The two remaining weekends in the month also offer some other opportunities to explore Texas wine — maybe. The Texas Hill Country Wineries group has organized a Texas Wine Month Trail event in which $20 will get you tastings at all 32 affiliated wineries, as well as discounts on wine purchases. The group's website, texaswinetrail.com, doesn't indicate that tickets are sold out, and if luck persists, there might also be availability at the barrel and tank tastings to be held at a more select group of wineries on October 21 and 28. These tickets are $100, but the opportunity to sample from barrels, tanks, and, in some cases, from library selections, is unique.

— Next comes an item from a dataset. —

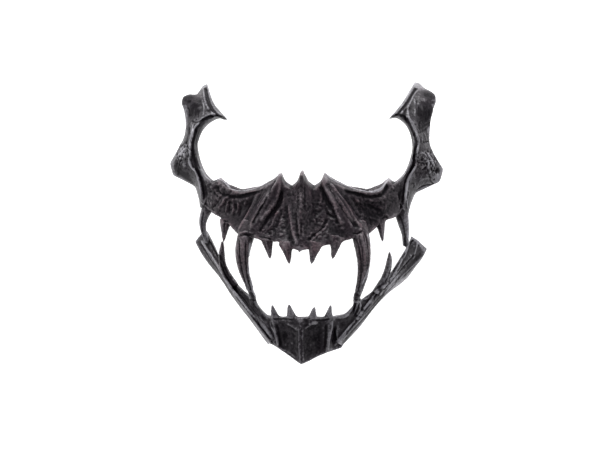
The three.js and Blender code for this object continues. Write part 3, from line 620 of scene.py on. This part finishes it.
# The painter's brush: a dry pale one along the rims and crests, and a dark wash down the channels. Each
# stroke is a route, half its width and its strength, which is negative for the wash. A dab is a place, its
# radius and its strength.
STROKE_CORE = 1.6
DAB_CORE = 1.3
TONE_LIMIT = 2
brush_strokes = [
    # the muzzle's upper rim, from the left eye over the three spikes to the right one
    ([(-67.1, 33.8), (-62.2, 30.4), (-57.4, 31.4), (-53.5, 29), (-49.6, 25.1), (-43.8, 23.6),
      (-36.1, 24.6), (-28.4, 27.5), (-21.6, 31.9), (-17.2, 35.2)], 1.5, 1.0),
    ([(-15.8, 34.8), (-12.9, 29), (-9, 28.5), (-5.6, 30.9), (-3.4, 36.4)], 1.0, 0.9),
    ([(-2.4, 36), (0.7, 30.9), (4.6, 26.5), (8.4, 28.5), (11.4, 34.8)], 1.0, 0.9),
    ([(13.3, 34.8), (17.2, 31.4), (23, 28.5), (30.7, 25.6), (37.5, 23.6), (44.2, 23.2), (49.1, 24.6),
      (52.9, 29.4), (55.8, 32.9), (58.7, 31.4), (62.6, 33.3), (66.5, 38.7)], 1.5, 1.0),
    ([(-3.1, 33.5), (-3.1, 28), (-3.2, 22)], 1.7, -1.1),
    # under the rim
    ([(-56, 25), (-51, 20.6), (-44, 19.8), (-37, 21), (-30, 23.6)], 1.8, -0.7),
    ([(25, 25.2), (32, 22.4), (40, 19.9), (47, 19.9), (51, 23), (54, 28)], 1.8, -0.7),
    # left eye's rim and the channel beside it
    ([(-63.5, 70.4), (-66.6, 66.7), (-68.7, 63), (-70, 59.3), (-70.9, 55), (-71.1, 50.7), (-70.6, 46.4),
      (-69.6, 42), (-68.1, 38.3), (-66.3, 35.3), (-63.5, 32.5)], 0.9, 0.5),
    ([(-62, 70.3), (-65.8, 68.6), (-69, 65.6), (-70.8, 62), (-72.1, 58.5), (-72.7, 54.5), (-72.6, 50),
      (-72.1, 45.5), (-71, 41), (-69.6, 37.6)], 1.7, -0.8),
    ([(-60.4, 72.9), (-65.3, 71), (-69, 67.9), (-71.5, 64.2), (-72.7, 60.5), (-73.7, 56.8),
      (-74.1, 53.1), (-74.2, 48.8), (-74, 44.6), (-73, 40.9), (-71.7, 37.2), (-69.9, 33.5),
      (-68, 29.8), (-67.1, 25), (-66.6, 19)], 2.2, -0.65),
    # left crest, down to the gum
    ([(-73.5, 65), (-75.5, 60), (-76.8, 55), (-76.8, 49), (-77.4, 44), (-76, 40), (-73, 36),
      (-71.2, 31), (-70, 25), (-69.8, 19)], 1.0, 0.6),
    # left neck: streaks down from the head
    ([(-79.2, 67), (-80, 61), (-82, 55.5)], 0.9, 0.8),
    ([(-77, 66), (-77.8, 60), (-79.4, 54)], 1.6, -1.5),
    ([(-75.6, 69), (-76.2, 63), (-76, 57)], 0.7, 0.6),
    # left temple: hook's rim and tip, and the channel inside it
    ([(-65, 93.8), (-62.8, 89.5), (-61.3, 85.2), (-59.1, 81.5), (-56.7, 77.8)], 1.8, 1.9),
    ([(-66.4, 92), (-65.6, 87.6), (-64.5, 83.4), (-62.9, 79.7), (-60.4, 76), (-57, 72.9),
      (-53, 70.7)], 2.0, -1.5),
    ([(-68.6, 91), (-69, 86), (-68, 81), (-66, 77), (-64, 74.5)], 1.6, 0.35),
    # left neck's outer edge
    ([(-78.6, 70.4), (-78.9, 63), (-80.7, 56.8), (-83.8, 51.3), (-86.9, 47.6), (-89.4, 43.9)], 1.4, 0.6),
    # right hook's rim, and the channel inside it
    ([(55, 71.9), (61.2, 79), (67.3, 87), (70.4, 93.2), (72.9, 95.4)], 1.2, 1.1),
    ([(56.8, 71.6), (63, 77.2), (68.6, 85.2), (72.3, 92)], 1.2, -1.0),
    # right eye's channel
    ([(61.5, 71.5), (65, 69.5), (67.5, 66), (69, 62), (70, 57), (70.8, 50), (70.8, 44)], 1.5, -0.7),
    ([(59.3, 71.7), (63, 71), (66.1, 68.6), (68.6, 64.2), (70.1, 59.3), (71, 54.4), (71.9, 50.7),
      (72.3, 45.7), (71.2, 40.9), (67.9, 36.8), (64.5, 31.5), (62.6, 25), (62, 17)], 2.0, -0.6),
    # right crest, down to the gum
    ([(76, 61), (73.6, 55), (73.6, 47), (72.4, 40)], 0.9, 0.25),
    ([(72.4, 40), (69.8, 35.9), (67.9, 32.2), (66.4, 27.3), (65.8, 22.4), (66.4, 17.4),
      (67.3, 13.7)], 1.3, 0.9),
    # right neck below the head, and the knob's outer edge
    ([(81, 66.5), (80.9, 62), (82.1, 56.8)], 2.4, 0.5),
    ([(83.6, 51), (85.8, 46.4), (88.3, 42.7), (90.4, 40.2)], 1.4, 1.0),
    ([(79.8, 45), (80.7, 41.5), (80.3, 38)], 1.2, 0.35),
    ([(85.6, 34), (88.3, 34.1), (89.8, 36.8)], 0.9, 0.5),
    # right temple: the lower edge that overhangs the neck
    ([(84.6, 79), (83.4, 75.5), (81.3, 71.6), (78.6, 67.8), (76, 65.6), (73.8, 65)], 2.4, -0.9),
    # great fangs: the strip that catches the light
    ([(-36.8, -10.3), (-37.6, -17.8), (-37.8, -25.8), (-36.8, -33.7), (-35.2, -40.9),
      (-33.3, -46.4)], 1.3, 1.5),
    ([(-46, -10.7), (-46, -18.6), (-44.8, -26.5), (-42.4, -34.5), (-40, -41.6)], 0.8, 0.4),
    ([(40.3, -4.4), (42.6, -10.8), (43.5, -18.2), (42.6, -24.7), (40.3, -31.2), (37.5, -38.5)], 1.2, 1.4),
    # rear fangs
    ([(67.5, 3), (68.4, -4.4), (67, -10.8), (65.1, -18.2)], 0.8, 0.6),
    ([(-69.8, 7.6), (-70, 2), (-69.8, -4)], 0.8, 0.5),
    # left jaw: its band, and the dark face inside it
    ([(-69.5, -9), (-67.8, -11.5), (-62.3, -19.4), (-56.7, -28.9), (-50.4, -39.3), (-40.8, -51.2),
      (-28.9, -63.9), (-20.2, -75.8)], 1.7, 1.2),
    ([(-64.2, -5.1), (-57, -20.2), (-51.7, -33.7), (-41.6, -44.8), (-34, -53), (-26, -62)], 2.2, -0.8),
    # right jaw: its band, the dark outer face, and the pale lobe at the rear
    ([(18, -77), (25, -70), (30, -65), (35, -59), (38, -56), (43, -48), (48, -42), (54, -38), (57, -33),
      (60, -28), (64, -21)], 1.5, 0.9),
    ([(23.7, -78.1), (32.9, -66.1), (42.1, -56), (49.5, -46.8), (56, -40.3), (62.4, -33)], 2.0, -1.0),
    ([(52.3, -46.8), (58.7, -41.3), (65.1, -34.8), (70.5, -29.5)], 9.0, 0.8),
    ([(66, -27), (71, -22.5), (76, -18)], 1.6, -0.5),
    ([(68, -9), (71, -8), (75, -12), (79, -17)], 1.0, 0.6),
]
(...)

While you're exploring the website, you might also want to check out the Holiday Wine Trail. Tickets for this event, which runs from Friday, November 30, to Sunday, December 16, actually don't go on sale until October 20. So, for a change, you actually have advance notice. For the holidays, $60 per couple includes a grapevine wreath, a Christmas ornament from each of the 31 participating wineries, and a 15 percent discount on three-bottle purchases — not to mention buckets of good cheer. The cost of any tastings isn't included in this case, but by now perhaps intimations of the ever-improving quality of Texas wines will have convinced you that a modest tasting charge is fully justified. No apologies required.